Foreign Policy quotes Africa Center Director J. Peter Pham on Boko Haram’s strategy in terms of funding and coordination with other terrorist groups:

Last June, J. Peter Pham, director of the Africa Center at the Atlantic Council, testified before members of the U.S. Congress about the rising threat of Boko Haram. He pointed to a 2010 Al Jazeera interview with the emir of AQIM, based in North Africa, who at the time promised that AQIM would provide funding to the Nigerian extremists. And, Pham said, there is enough evidence in Boko Haram’s growth in lethality and sophistication to back up the widespread belief that the two groups are linked.

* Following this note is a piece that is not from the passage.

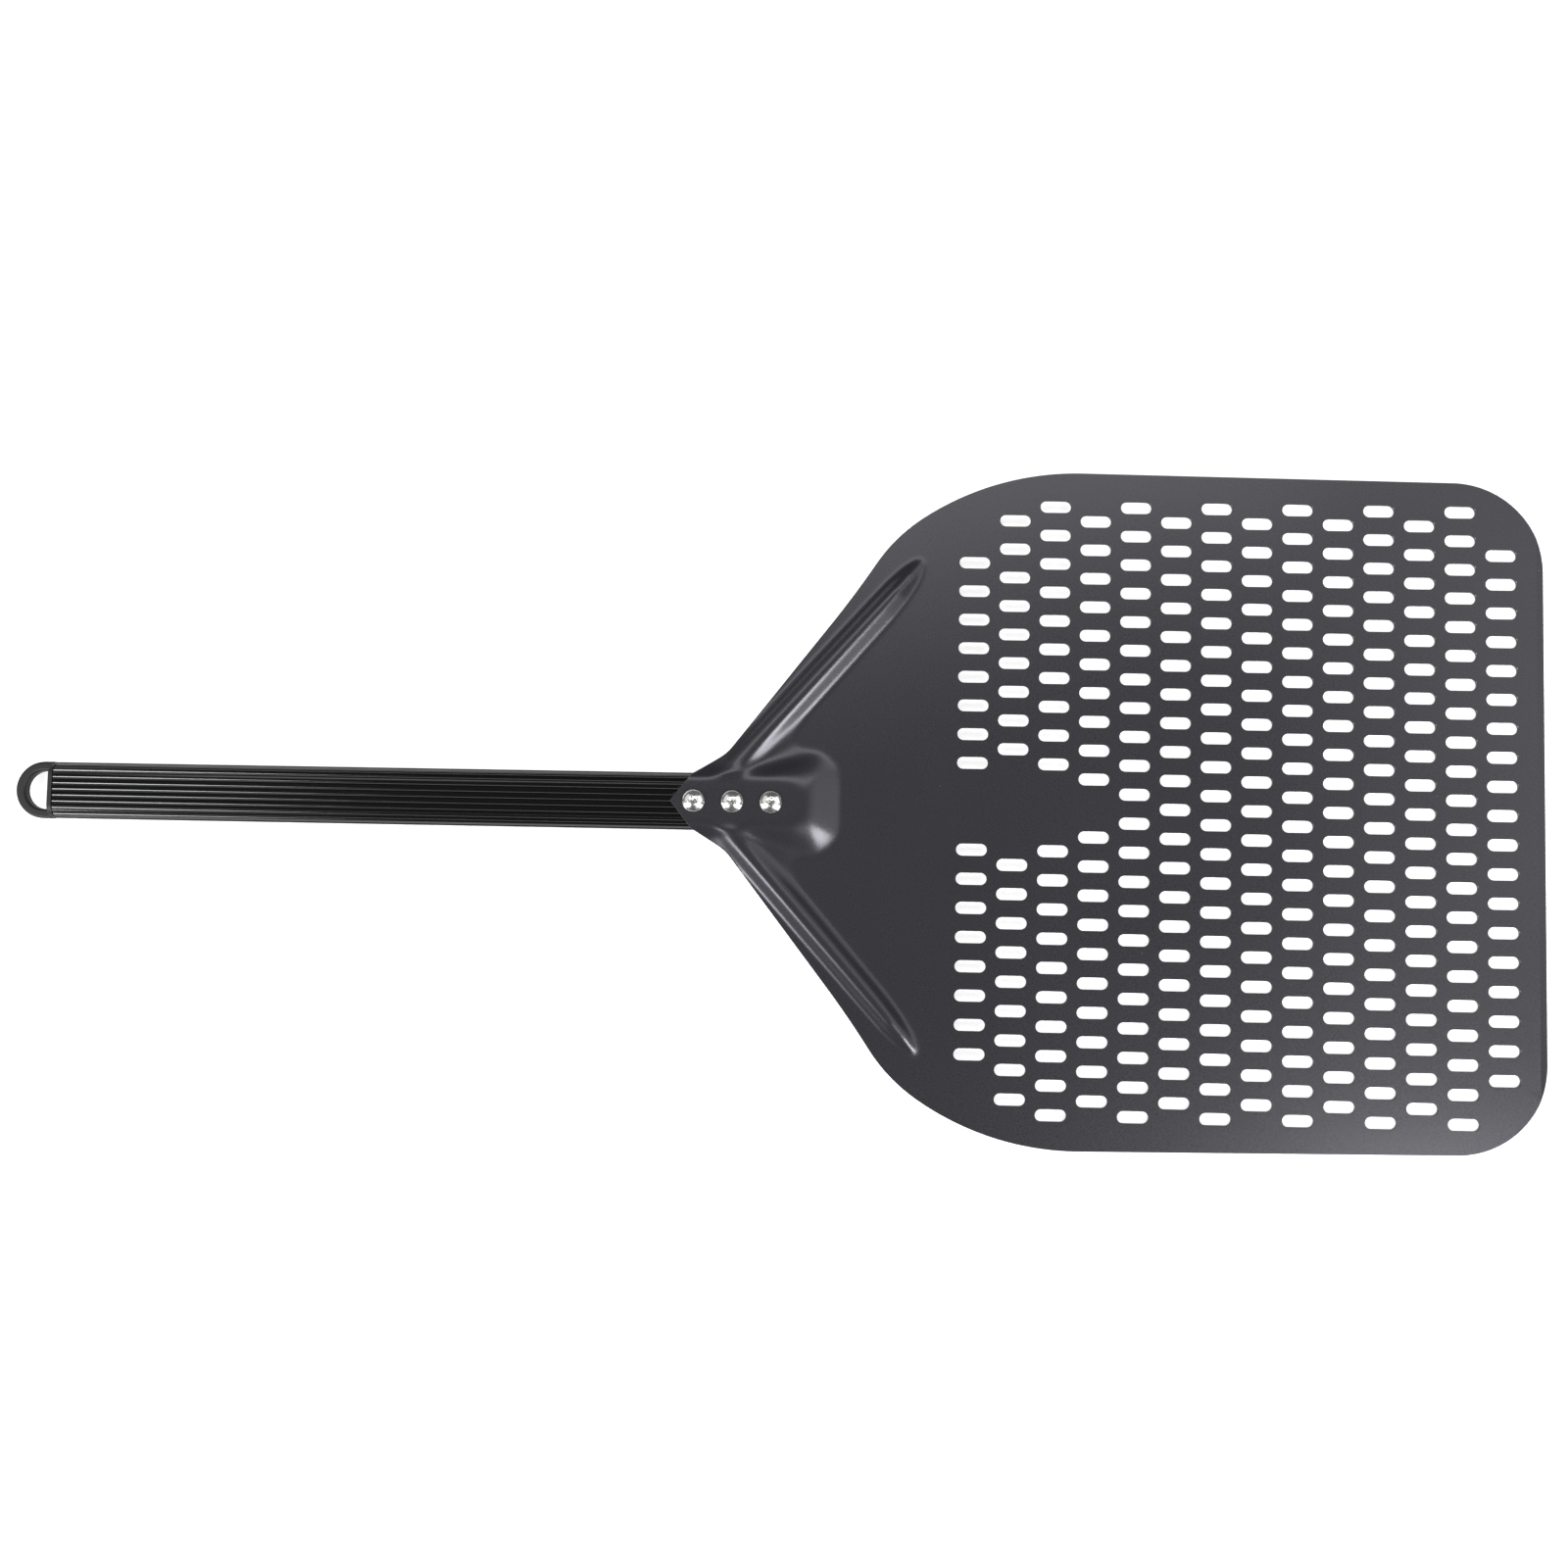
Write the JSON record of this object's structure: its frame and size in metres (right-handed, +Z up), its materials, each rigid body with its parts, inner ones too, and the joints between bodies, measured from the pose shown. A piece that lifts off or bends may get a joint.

But, he said, though the group has “expanded its links with al Qaeda affiliates,” Boko Haram remains less an affiliate and more a “friend of a friend” to AQIM and other terrorist groups, including al-Shabab in Somalia.

After the French invasion of Mali in 2013, trade routes between AQIM and Boko Haram were largely cut off. Today, Pham told FP, it’s likely that Boko Haram has a significant amount of money stashed in its reserves, but financially is operating almost entirely independently.

And while the world was focusing on the more than 200 schoolgirls Boko Haram kidnapped 11 months ago, Pham said it largely ignored the middle-class hostages the group held for ransoms ranging from $10 to $20,000.

“They’re clever people, and they’ve hit their sweet spot,” Pham said. “If you go for someone really high value, you’re going to run across security, but if you kidnap a doctor or lawyer, you won’t have the same international reaction.”

Because the cost of survival is so low in the regions where Boko Haram operates, the militants can live on “just pennies a day,” Pham said.